宮城県仙台市 「次世代型都市「スマートシティ」 仙台・荒井東で事業構想」

次世代型都市「スマートシティ」 仙台・荒井東で事業構想

スマートシティー構想の本格的な検討が始まる仙台市若林区荒井東地区
スマートシティー構想の本格的な検討が始まる仙台市若林区荒井東地区

河北新報120124】日立製作所とNTTグループ4社は、東日本大震災の津波被災地の移転候補先になっている仙台市若林区荒井東地区で、環境負荷の小さい次世代型都市「スマートシティー」の実現に向けた検討を本格的に始める。地元の推進団体と連携し、2015年度開業予定の市地下鉄東西線の荒井駅(仮称)南側の区画整理事業用地内に、メガソーラー(大規模太陽光発電所)を設け、公的施設などに電気を供給する構想。地下鉄開業時をめどに実現したい考えだ。
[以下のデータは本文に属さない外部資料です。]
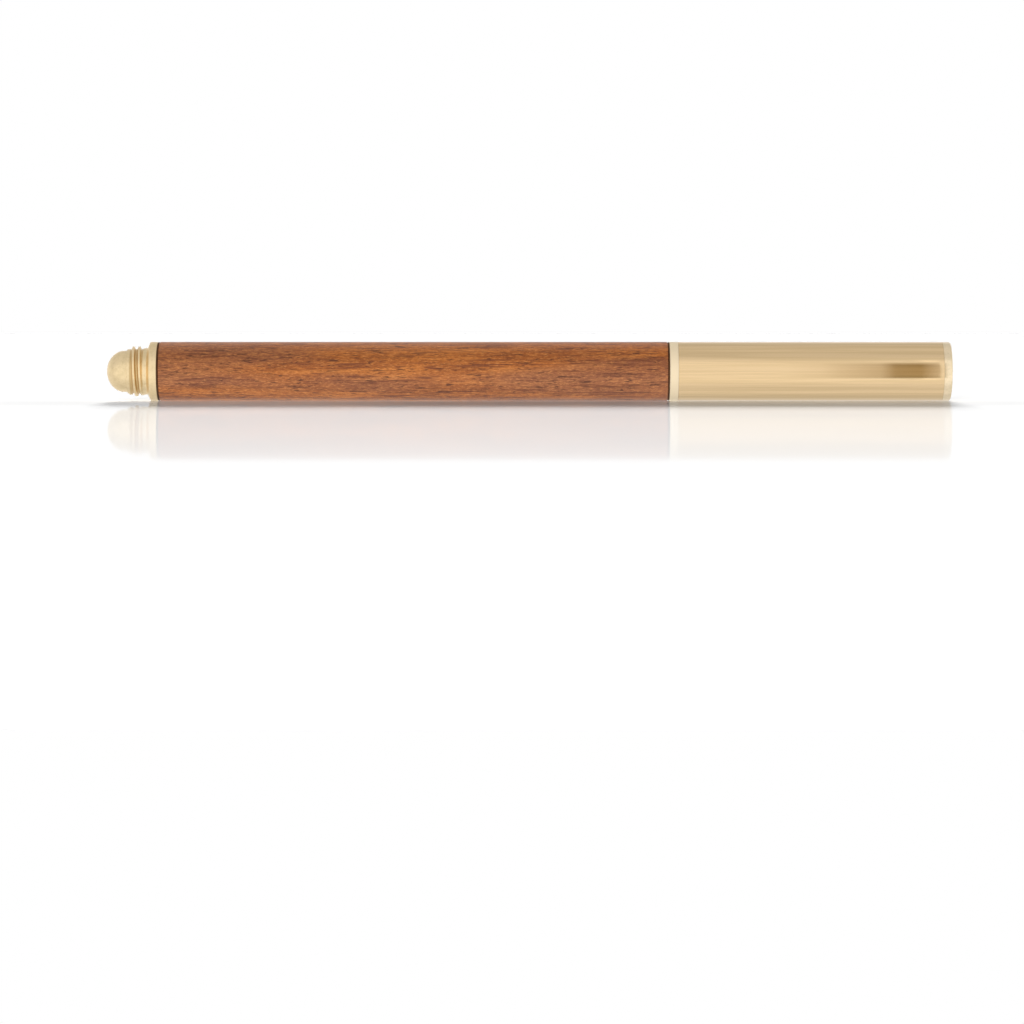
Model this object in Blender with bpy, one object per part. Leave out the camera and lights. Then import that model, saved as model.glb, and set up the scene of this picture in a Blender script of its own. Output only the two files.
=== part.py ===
"""Capped rollerball pen: hardwood sleeve on a brass barrel, brass fittings, brass screw cap.

Every part is turned about one axis along X, AXIS_Z above the surface that the pen lies on.
The tail is at -X and the cap's closed end at +X. The grip and the refill are inside the cap.
"""

import math
from collections import namedtuple

import bmesh
import bpy

MM = 0.001

# Around the axis: flats on each turned part. One of them faces straight down.
SIDES = 32
SMALL_SIDES = 16

# Diameters that set the pen
BARREL_R = 5.0 * MM
AXIS_Z = BARREL_R
CAP_THREAD_PITCH = 1.0 * MM
CAP_THREAD_ROOT_R = 3.76 * MM
CAP_THREAD_CREST_R = 4.24 * MM
REFILL_R = 3.0 * MM
REFILL_LENGTH = 110.5 * MM
TIP_R = 1.03 * MM
BALL_R = 0.35 * MM
RUNNING_GAP = 0.06 * MM
SEAT_GAP = 0.05 * MM

# Lengths that set the pen
TOTAL_LENGTH = 143.2 * MM
TAIL_LENGTH = 8.7 * MM
WASHER_GAP = 0.3 * MM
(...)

 グループ4社はエネルギー事業などを手掛けるNTTファシリティーズ、NTT東日本、NTTドコモ、持ち株会社のNTT(いずれも東京)。

 

地元の推進団体は荒井東土地区画整理組合の関係者らでつくる「アライグリーンシティ構想委員会」で、元東北大大学院教授の建築家大村虔一氏が委員長を務める。仙台市や東北大も協力するほか、地元企業などにも参加を呼び掛ける。

 構想はメガソーラーのほか、ガスエンジンなどによるコージェネレーション(熱電併給)施設を整備し、電気や熱を地区内で賄うようにする。木質バイオマスの導入も検討する。総事業費は数百億円規模の見通しという。

 荒井東地区の区画整理事業は約34ヘクタールに1600戸の住宅が建つ計画。土地区画整理組合は病院などの誘致を目指しており、発電した電気を供給する。現行法では供給が認められていない一般家庭に供給する方策も探る。

 組合は震災前から大村氏の助言を受け、スマートシティーの可能性を検討。震災後、市沿岸部の津波被災地の移転候補先にもなり、災害に強いまちづくりを目指す構想が一気に具体化した。昨年秋には構想委員会を設立。呼び掛けに応じた日立、NTTグループと実現可能性の下交渉を重ねた。

 日立は「参加企業の得意分野を生かし、復興に貢献したい」と説明。NTTファシリティーズも「より良いまちづくりを進めたい」と言う。各社は今月25日、構想委員会と本格的な協議に入る。

 大村氏は「3月をめどに実現に向けた協力体制を構築したい。(メガソーラーなど)インフラ完成後の運営に、住民が参加する仕組みも検討していく」と話す。

 太陽光など再生可能エネルギーを活用するスマートシティー構想は、被災地などで検討が相次いでいる。宮城県内では三井物産などが東松島市で、トヨタ自動車グループが大衡村での実現を目指している。